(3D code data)
┏━━

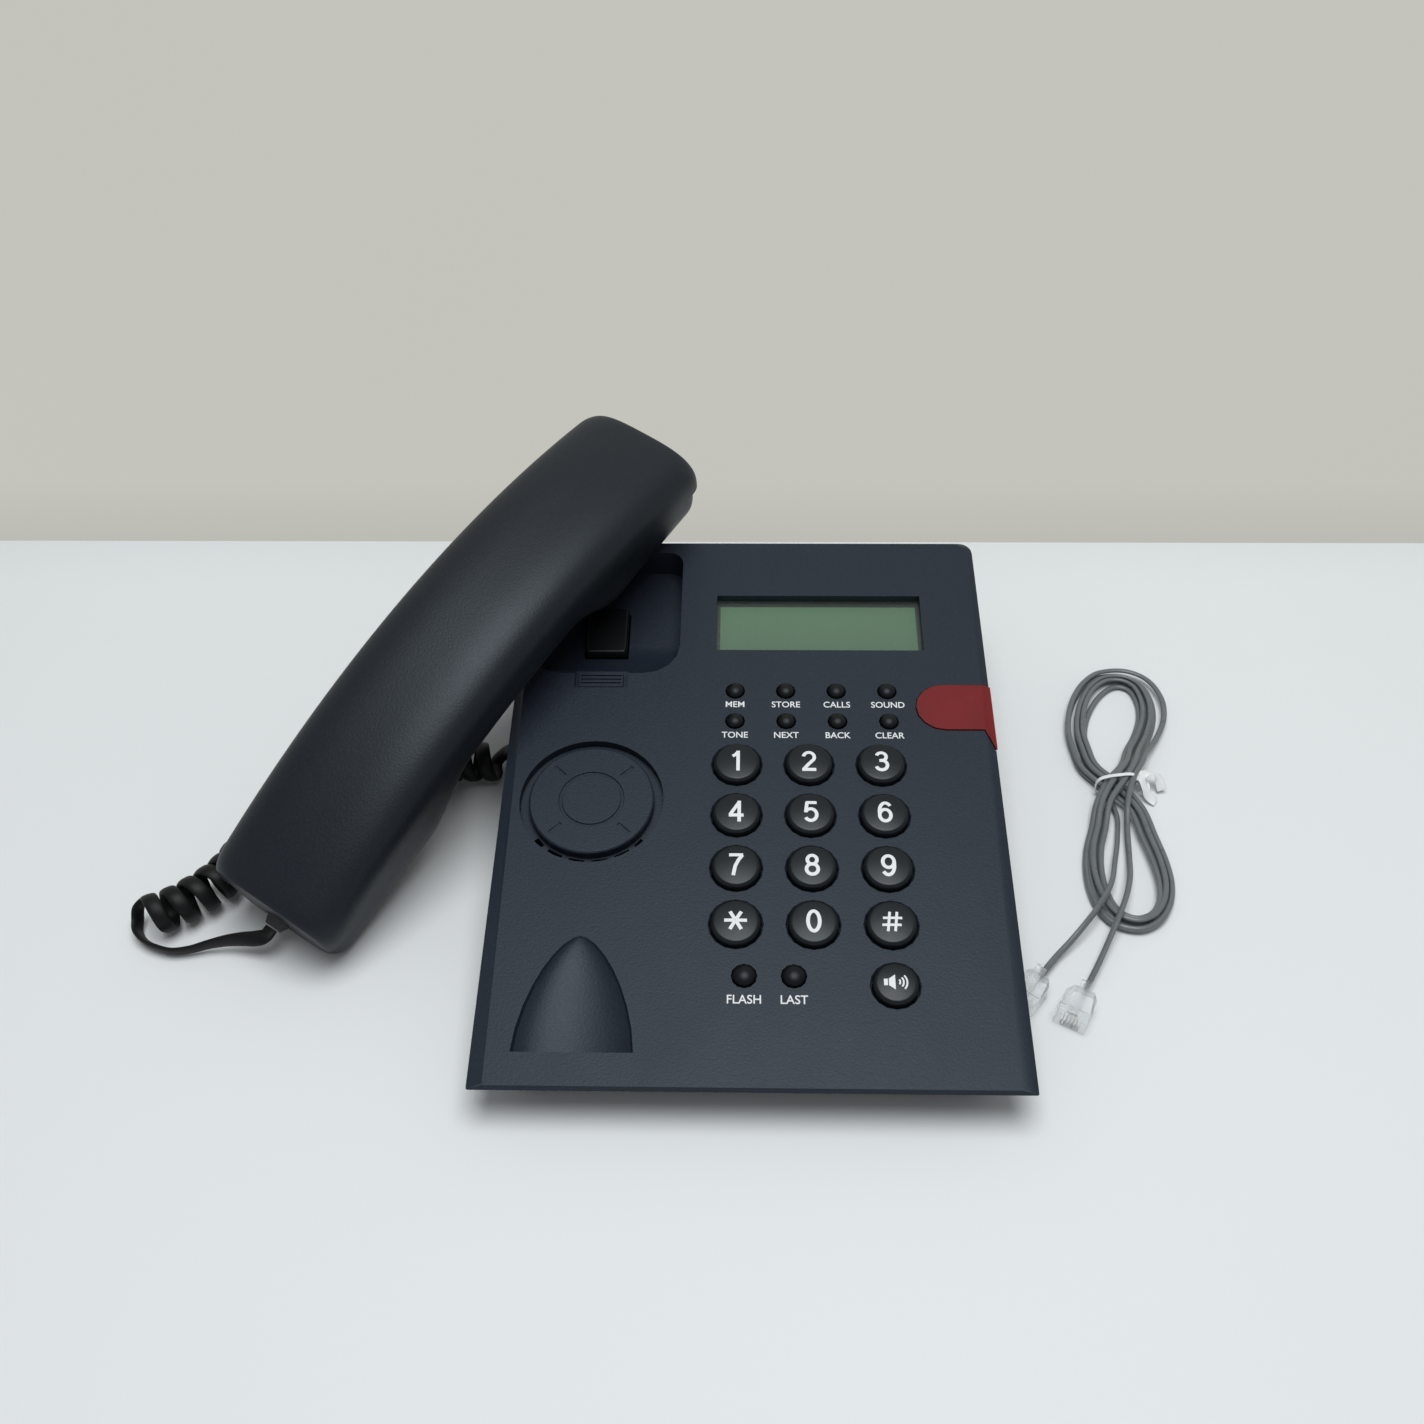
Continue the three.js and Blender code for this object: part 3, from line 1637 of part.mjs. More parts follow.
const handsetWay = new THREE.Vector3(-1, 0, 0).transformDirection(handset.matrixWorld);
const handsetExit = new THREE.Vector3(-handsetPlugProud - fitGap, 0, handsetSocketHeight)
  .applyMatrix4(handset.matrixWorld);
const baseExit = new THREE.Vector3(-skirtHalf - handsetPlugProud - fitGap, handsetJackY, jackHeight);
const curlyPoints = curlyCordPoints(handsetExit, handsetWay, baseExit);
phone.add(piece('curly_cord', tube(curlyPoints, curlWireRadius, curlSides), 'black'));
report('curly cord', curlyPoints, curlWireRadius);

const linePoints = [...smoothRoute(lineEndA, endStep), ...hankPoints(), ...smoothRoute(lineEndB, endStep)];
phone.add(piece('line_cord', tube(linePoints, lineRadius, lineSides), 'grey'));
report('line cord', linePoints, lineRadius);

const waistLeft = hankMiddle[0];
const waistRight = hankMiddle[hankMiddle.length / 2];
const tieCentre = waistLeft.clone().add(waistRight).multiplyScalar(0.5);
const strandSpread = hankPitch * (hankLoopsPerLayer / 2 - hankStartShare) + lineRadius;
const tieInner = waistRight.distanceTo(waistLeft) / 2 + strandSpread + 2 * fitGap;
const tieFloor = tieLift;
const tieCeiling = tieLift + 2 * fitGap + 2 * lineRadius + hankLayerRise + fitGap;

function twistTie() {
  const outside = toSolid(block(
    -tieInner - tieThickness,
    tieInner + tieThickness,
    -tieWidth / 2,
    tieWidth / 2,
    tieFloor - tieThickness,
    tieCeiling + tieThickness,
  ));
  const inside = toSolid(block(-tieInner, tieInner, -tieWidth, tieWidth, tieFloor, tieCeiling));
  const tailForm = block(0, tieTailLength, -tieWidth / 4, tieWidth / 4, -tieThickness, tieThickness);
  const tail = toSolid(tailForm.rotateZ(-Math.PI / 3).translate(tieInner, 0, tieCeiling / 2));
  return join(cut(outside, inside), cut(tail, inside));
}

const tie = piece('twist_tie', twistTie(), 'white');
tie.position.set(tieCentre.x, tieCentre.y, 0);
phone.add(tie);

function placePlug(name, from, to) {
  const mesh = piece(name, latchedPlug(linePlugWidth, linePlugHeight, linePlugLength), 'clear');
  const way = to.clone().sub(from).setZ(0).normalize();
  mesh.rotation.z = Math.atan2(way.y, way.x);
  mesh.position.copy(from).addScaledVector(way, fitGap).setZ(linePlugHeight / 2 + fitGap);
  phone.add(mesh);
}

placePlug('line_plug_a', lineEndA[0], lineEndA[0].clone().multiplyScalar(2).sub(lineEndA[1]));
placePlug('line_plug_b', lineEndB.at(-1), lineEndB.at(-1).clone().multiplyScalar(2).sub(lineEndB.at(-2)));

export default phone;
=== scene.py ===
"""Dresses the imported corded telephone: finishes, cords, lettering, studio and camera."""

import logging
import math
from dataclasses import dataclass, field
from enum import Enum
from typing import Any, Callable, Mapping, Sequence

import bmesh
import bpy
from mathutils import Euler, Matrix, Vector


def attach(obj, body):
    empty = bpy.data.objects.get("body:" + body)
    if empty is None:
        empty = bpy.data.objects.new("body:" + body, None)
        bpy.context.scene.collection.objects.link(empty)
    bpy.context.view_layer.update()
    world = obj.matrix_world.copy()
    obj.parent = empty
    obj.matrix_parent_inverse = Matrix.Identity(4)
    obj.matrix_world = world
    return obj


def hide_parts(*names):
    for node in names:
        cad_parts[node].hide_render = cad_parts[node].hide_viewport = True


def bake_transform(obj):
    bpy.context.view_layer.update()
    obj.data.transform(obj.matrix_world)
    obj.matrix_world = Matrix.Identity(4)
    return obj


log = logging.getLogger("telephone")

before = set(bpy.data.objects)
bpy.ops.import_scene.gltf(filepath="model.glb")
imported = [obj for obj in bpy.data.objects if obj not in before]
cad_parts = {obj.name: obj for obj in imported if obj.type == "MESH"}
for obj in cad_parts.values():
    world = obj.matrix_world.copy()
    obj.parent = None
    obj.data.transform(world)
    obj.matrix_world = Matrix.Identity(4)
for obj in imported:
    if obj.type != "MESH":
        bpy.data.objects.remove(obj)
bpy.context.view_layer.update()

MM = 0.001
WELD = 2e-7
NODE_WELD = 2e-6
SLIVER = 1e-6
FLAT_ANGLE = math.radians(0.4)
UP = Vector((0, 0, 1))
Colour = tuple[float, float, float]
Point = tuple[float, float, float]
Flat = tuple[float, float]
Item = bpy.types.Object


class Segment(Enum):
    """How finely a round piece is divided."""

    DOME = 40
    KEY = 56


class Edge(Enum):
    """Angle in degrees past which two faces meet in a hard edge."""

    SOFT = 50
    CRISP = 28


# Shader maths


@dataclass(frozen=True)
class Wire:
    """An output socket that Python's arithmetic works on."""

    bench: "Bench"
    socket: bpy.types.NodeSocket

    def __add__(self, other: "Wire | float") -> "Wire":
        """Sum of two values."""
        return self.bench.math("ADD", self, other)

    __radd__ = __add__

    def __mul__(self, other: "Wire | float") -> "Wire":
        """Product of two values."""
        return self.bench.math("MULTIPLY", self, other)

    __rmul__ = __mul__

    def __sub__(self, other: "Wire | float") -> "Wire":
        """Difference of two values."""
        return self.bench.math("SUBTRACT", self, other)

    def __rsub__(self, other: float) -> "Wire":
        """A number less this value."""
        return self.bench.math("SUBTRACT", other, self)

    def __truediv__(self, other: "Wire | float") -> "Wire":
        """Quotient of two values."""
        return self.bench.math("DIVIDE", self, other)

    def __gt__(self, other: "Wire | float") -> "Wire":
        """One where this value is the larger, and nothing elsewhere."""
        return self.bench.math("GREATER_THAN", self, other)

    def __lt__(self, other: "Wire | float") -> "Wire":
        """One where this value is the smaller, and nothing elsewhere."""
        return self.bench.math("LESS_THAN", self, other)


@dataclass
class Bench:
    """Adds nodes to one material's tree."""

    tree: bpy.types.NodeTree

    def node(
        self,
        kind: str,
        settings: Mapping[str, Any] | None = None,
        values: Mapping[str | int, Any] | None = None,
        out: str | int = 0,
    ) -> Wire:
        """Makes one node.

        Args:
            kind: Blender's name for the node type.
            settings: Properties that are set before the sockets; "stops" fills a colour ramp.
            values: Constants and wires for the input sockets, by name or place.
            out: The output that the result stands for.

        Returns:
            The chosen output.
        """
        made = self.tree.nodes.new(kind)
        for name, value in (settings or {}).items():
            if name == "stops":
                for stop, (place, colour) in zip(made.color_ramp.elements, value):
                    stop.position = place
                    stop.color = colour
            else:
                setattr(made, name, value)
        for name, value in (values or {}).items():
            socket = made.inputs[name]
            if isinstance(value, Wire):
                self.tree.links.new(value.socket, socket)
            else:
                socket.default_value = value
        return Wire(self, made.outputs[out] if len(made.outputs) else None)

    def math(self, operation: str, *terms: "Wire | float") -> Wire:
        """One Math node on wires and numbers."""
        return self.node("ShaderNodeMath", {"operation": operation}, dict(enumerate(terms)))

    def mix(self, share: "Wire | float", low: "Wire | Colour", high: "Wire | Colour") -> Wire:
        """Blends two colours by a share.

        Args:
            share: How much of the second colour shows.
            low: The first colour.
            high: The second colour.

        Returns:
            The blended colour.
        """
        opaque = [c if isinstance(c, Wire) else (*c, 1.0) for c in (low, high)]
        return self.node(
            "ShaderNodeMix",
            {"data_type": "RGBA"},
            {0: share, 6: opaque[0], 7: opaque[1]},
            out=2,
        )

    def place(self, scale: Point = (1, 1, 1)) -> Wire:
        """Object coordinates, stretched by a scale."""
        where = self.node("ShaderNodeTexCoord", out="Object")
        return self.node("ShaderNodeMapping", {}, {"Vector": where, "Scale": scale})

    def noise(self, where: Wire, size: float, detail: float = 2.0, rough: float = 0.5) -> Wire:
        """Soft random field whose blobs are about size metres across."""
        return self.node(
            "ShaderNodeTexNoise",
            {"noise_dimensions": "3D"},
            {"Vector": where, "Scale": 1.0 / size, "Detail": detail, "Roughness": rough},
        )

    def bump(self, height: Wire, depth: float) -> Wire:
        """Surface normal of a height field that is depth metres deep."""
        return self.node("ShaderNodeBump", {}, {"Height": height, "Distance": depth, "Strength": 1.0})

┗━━
┏━━

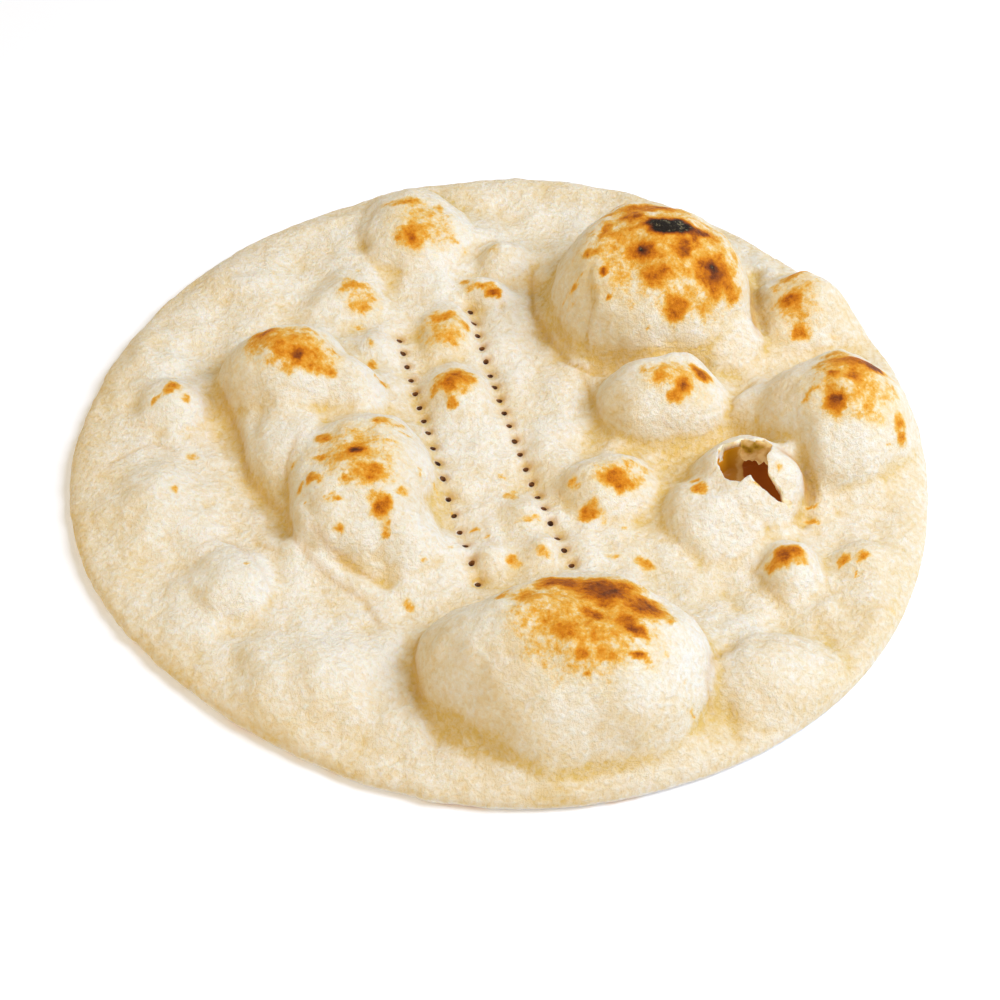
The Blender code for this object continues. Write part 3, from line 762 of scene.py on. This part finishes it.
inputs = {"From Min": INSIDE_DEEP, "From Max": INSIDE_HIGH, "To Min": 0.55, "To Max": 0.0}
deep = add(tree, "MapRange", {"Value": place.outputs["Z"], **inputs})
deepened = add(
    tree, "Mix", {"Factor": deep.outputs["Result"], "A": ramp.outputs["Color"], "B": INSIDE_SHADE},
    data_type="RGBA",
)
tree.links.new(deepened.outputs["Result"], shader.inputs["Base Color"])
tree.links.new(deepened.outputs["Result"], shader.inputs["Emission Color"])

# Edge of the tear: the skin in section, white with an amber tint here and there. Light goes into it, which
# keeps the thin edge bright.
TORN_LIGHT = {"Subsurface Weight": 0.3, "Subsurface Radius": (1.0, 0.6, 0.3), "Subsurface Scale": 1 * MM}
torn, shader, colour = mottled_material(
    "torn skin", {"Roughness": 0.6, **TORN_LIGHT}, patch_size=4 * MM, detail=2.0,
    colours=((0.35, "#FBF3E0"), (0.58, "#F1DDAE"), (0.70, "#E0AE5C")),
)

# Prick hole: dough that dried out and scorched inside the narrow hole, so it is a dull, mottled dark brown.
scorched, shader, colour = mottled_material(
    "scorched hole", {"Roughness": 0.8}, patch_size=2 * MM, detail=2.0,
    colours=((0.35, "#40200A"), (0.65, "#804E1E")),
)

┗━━
┏━━

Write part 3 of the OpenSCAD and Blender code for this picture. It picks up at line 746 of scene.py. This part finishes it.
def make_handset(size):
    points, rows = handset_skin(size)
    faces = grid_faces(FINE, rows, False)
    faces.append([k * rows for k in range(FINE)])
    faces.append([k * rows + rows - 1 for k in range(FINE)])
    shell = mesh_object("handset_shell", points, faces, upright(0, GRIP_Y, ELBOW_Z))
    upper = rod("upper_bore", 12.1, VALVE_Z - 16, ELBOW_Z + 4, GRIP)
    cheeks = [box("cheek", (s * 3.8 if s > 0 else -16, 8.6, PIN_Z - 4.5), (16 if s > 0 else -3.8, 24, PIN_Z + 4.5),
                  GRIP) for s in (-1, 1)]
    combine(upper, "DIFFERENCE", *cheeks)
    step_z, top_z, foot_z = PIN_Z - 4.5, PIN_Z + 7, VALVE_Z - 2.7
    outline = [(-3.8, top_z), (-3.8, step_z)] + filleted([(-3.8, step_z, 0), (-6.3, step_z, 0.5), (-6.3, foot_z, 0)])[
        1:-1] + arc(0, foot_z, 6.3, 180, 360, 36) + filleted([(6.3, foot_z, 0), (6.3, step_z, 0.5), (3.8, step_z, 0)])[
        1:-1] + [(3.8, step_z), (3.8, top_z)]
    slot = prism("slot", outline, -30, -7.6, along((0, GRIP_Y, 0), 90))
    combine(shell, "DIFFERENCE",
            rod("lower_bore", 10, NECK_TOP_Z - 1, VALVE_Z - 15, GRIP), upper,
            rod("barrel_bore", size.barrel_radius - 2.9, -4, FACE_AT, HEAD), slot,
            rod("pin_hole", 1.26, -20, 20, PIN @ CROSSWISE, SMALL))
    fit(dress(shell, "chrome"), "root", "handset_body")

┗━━

Your task is to extract exactly the lines starting at the line with "Continue the three.js" and ending at the line with "report('curly cord', curlyPoints, curlWireRadius);", including both ends, and no other lines.

§ **SOLUTION**:
Continue the three.js and Blender code for this object: part 3, from line 1637 of part.mjs. More parts follow.
const handsetWay = new THREE.Vector3(-1, 0, 0).transformDirection(handset.matrixWorld);
const handsetExit = new THREE.Vector3(-handsetPlugProud - fitGap, 0, handsetSocketHeight)
  .applyMatrix4(handset.matrixWorld);
const baseExit = new THREE.Vector3(-skirtHalf - handsetPlugProud - fitGap, handsetJackY, jackHeight);
const curlyPoints = curlyCordPoints(handsetExit, handsetWay, baseExit);
phone.add(piece('curly_cord', tube(curlyPoints, curlWireRadius, curlSides), 'black'));
report('curly cord', curlyPoints, curlWireRadius);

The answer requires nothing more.